I don't know how many replies you'll receive on a subject like this, as most languages lack the sort of robust stream APIs you seem to have in mind; thus, most of the people reading this probably don't know what you're talking about.

Smalltalk is a notable exception, shipping with a rich hierarchy of Stream classes that--coupled with its Collection classes--allow you to do some pretty impressive stuff. While most Smalltalks also ship with regex support (the pure ST implementation by Vassili Bykov is a popular choice), the regex classes unfortunately are not integrated with the Stream classes in the same way the Collection classes are. This means that using streams and regexes in Smalltalk usually involves reading character strings from a stream and then testing those strings separately with regex patterns--not the sort "read next n characters up until a pattern matches," or "read next n characters matching this pattern" type of functionally you likely have in mind.

I think a powerful stream API coupled with powerful regex support would be great. However, I think you'd have trouble generalizing about different stream types. A read stream on a character string would pose few difficulties, but file and TCP streams would have their own exceptions and latencies that you would have to handle gracefully.

Actually, I thought the VisualWorks 7.6-packaged Regex parcel does have a few stream-matching methods. I'd verify but I don't have an image handy on this machine.
Ash Wilson
A: 

Try looking at scala.util.regexp, both the API documentation, and the code example at http://scala.sygneca.com/code/automata. I think would allow a computational linguist to match strings of words by looking for part of speech patterns, for example.

Ken Bloom
A: 

This is the principle behind most syntactic parsers, which operate in two phases. The first phase is the lexer, where identifiers, language keywords, and other special characters (arithmetic operators, braces, etc) are identified and split into Token objects that typically have a numeric field indicating the type of the lexeme, and optionally another field indicating the text of the lexeme.
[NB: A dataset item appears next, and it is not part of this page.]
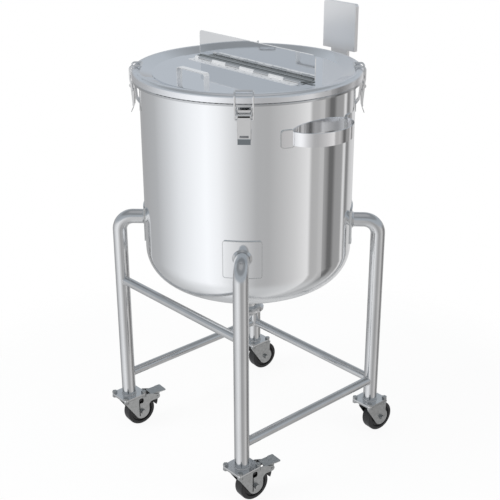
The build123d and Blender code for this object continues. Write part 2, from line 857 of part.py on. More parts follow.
def caster_wheel(corner):
    half = wheel_half_width
    hub = half + hub_side
    outline = [
        (axle_radius + axle_play, -hub),
        (hub_radius, -hub),
        (hub_radius, -half + web_depth),
        (web_radius, -half + web_depth),
        (web_radius + web_depth / 2, -half),
        (wheel_radius, -half),
        (wheel_radius, half),
        (web_radius + web_depth / 2, half),
        (web_radius, half - web_depth),
        (hub_radius, half - web_depth),
        (hub_radius, hub),
        (axle_radius + axle_play, hub),
    ]
    rounds = [((wheel_radius, -half), wheel_shoulder), ((wheel_radius, half), wheel_shoulder)]
    wheel = Rot(0, 90, 0) * turned(outline, rounds)
    return swivelled(corner) * Pos(0, *axle_at) * wheel


def brake_pedal(corner):
    # A flat tread over the rear of the fork, wider at its tail, on two ears that turn on the pivot pin.
    pivot_y, pivot_z = brake_pivot
    half = fork_inner - brake_side_gap
    front, step, tail = pivot_y - tread_front, pivot_y + tread_step, pivot_y + tread_tail
    top_z = pivot_z + tread_lift
    tread = Pos(0, (front + tail) / 2) * Rectangle(2 * half, tail - front)
    head = Pos(0, (step + tail) / 2) * RectangleRounded(2 * tread_half, tail - step, tread_corner)
    body = extrude(Pos(0, 0, top_z - brake_sheet) * (tread + head), brake_sheet)
    ear = make_face(Polyline(
        (front, top_z),
        (front, top_z - 2 * brake_sheet),
        (pivot_y, pivot_z - brake_ear),
        (pivot_y + brake_ear, pivot_z),
        (step, top_z),
        close=True,
    ))
    ear = ear + Pos(*brake_pivot) * Circle(brake_ear)
    body = body + prism_x(ear, half - brake_sheet, half) + prism_x(ear, -half, brake_sheet - half)
    pin_reach = fork_outer + brake_sheet / 2
    pin = prism_x(Pos(*brake_pivot) * Circle(brake_pin_radius), -pin_reach, pin_reach)
    return swivelled(corner) * (body + pin)


def brake_shoe(corner):
    # A rubber block that hangs on the pivot pin, with its face clear of the tyre by the shoe gap.
    pivot_y, pivot_z = brake_pivot
    block = make_face(Polyline(
        (pivot_y - shoe_eye, pivot_z),
        (pivot_y - shoe_eye, pivot_z - shoe_length / 2),
        (pivot_y - 1.5 * shoe_eye, pivot_z - 0.75 * shoe_length),
        (pivot_y, pivot_z - shoe_length),
        (pivot_y + shoe_eye / 2, pivot_z - 0.7 * shoe_length),
        (pivot_y + shoe_eye, pivot_z),
        close=True,
    ))
    block = block + Pos(*brake_pivot) * Circle(shoe_eye)
    block = block - Pos(*axle_at) * Circle(wheel_radius + shoe_gap)
    block = block - Pos(*brake_pivot) * Circle(brake_pin_radius)
    return swivelled(corner) * prism_x(block, -shoe_half, shoe_half)


nodes = {
    "tank_dish": tank_dish(),
    "tank_wall": tank_wall(),
    "tank_rim": tank_rim(),
    "lid": lid(),
    "lid_gasket": lid_gasket(),
    "hatch": hatch(),
    "hinge_rear_leaf": hinge_rear_leaf(),
    "hinge_front_leaf": hinge_front_leaf(),
    "hinge_pin": hinge_pin(),
    "stop_plate": stop_plate(),
    "hatch_handle": hatch_handle(),
    "outlet_neck": outlet_neck(),
    "outlet_union": outlet_union(),
    "mount_plate": mount_plate(),
    "mount_neck": mount_neck(),
    "mount_bracket": mount_bracket(),
    "grab_handle_right": grab_handle("right"),
    "grab_handle_left": grab_handle("left"),
    "bar_left_back": frame_bar("left", "back", low_bar_z),
    "bar_back_right": frame_bar("back", "right", low_bar_z),
    "bar_right_front": frame_bar("right", "front", low_bar_z),
    "bar_front_left": frame_bar("front", "left", high_bar_z),
    "leg_pads": leg_pads(),
    "caster_bolts": caster_bolts(),
}
for index, corner in enumerate(corners):
    nodes["leg_" + corner] = leg(corner)
    nodes["clip_base_" + corner] = clip_base(index)
    nodes["clip_lever_" + corner] = clip_lever(index)
    nodes["clip_bail_" + corner] = clip_bail(index)
    nodes["caster_plate_" + corner] = caster_plate(corner)
    nodes["caster_fork_" + corner] = caster_fork(corner)
    nodes["caster_axle_" + corner] = caster_axle(corner)
    nodes["caster_wheel_" + corner] = caster_wheel(corner)
for corner in braked:
    nodes["brake_pedal_" + corner] = brake_pedal(corner)
    nodes["brake_shoe_" + corner] = brake_shoe(corner)

os.makedirs("parts", exist_ok=True)
for name, shape in nodes.items():
    export_step(shape, os.path.join("parts", name + ".step"))
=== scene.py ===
import json
import math
import bpy
import bmesh
from mathutils import Matrix, Vector


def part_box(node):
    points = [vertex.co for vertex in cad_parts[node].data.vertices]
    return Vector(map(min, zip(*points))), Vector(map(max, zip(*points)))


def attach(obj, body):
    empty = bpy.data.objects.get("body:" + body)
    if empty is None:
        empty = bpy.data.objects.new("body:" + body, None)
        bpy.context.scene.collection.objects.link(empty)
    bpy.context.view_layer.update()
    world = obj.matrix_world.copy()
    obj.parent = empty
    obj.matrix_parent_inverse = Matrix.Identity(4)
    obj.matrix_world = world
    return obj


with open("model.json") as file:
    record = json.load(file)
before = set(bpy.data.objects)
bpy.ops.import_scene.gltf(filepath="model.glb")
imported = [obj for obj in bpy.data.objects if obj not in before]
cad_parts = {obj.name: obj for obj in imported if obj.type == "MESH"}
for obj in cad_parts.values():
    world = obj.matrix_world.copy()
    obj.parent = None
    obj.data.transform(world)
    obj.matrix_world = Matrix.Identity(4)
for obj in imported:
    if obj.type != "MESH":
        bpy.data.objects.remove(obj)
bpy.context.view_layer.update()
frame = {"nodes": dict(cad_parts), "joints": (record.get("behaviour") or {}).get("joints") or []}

nodes = frame["nodes"]

# camera, fitted to the photograph's view
cameraSetup = {
    "place": (1.9705, -1.7717, 1.7073),
    "forward": (-0.6834, 0.6168, -0.3906),
    "rollDegrees": -0.196,
    "lens": 73.81,
    "sensor": 36.0,
}


def makeCamera():
    forward = Vector(cameraSetup["forward"]).normalized()
    right = forward.cross(Vector((0, 0, 1))).normalized()
    up = right.cross(forward)
    roll = math.radians(cameraSetup["rollDegrees"])
    rightTurned = right * math.cos(roll) + up * math.sin(roll)
    upTurned = up * math.cos(roll) - right * math.sin(roll)
    data = bpy.data.cameras.new("photoCamera")
    data.lens = cameraSetup["lens"]
    data.sensor_width = cameraSetup["sensor"]
    camera = bpy.data.objects.new("photoCamera", data)
    bpy.context.scene.collection.objects.link(camera)
    turn = Matrix((rightTurned, upTurned, -forward)).transposed().to_4x4()
    camera.matrix_world = Matrix.Translation(cameraSetup["place"]) @ turn
    bpy.context.scene.camera = camera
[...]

In the second phase, a syntactic parser operates on the Token objects, matching them by magic number alone, to parse phrases. (Software for doing this includes Antlr, yacc/bison, Scala's cala.util.parsing.combinator.syntactical library, and plenty of others). The two phases don't entirely have to depend on each other -- you can get your Token objects from anywhere else that you like. The magic number aspect seems to be important, though, because the magic numbers are assigned to constants, and they're what make it easy to express your grammar in a readable language.

And remember, that anything you can accomplish with a regular expression can also be accomplished with a context-free grammar (usually just as easily).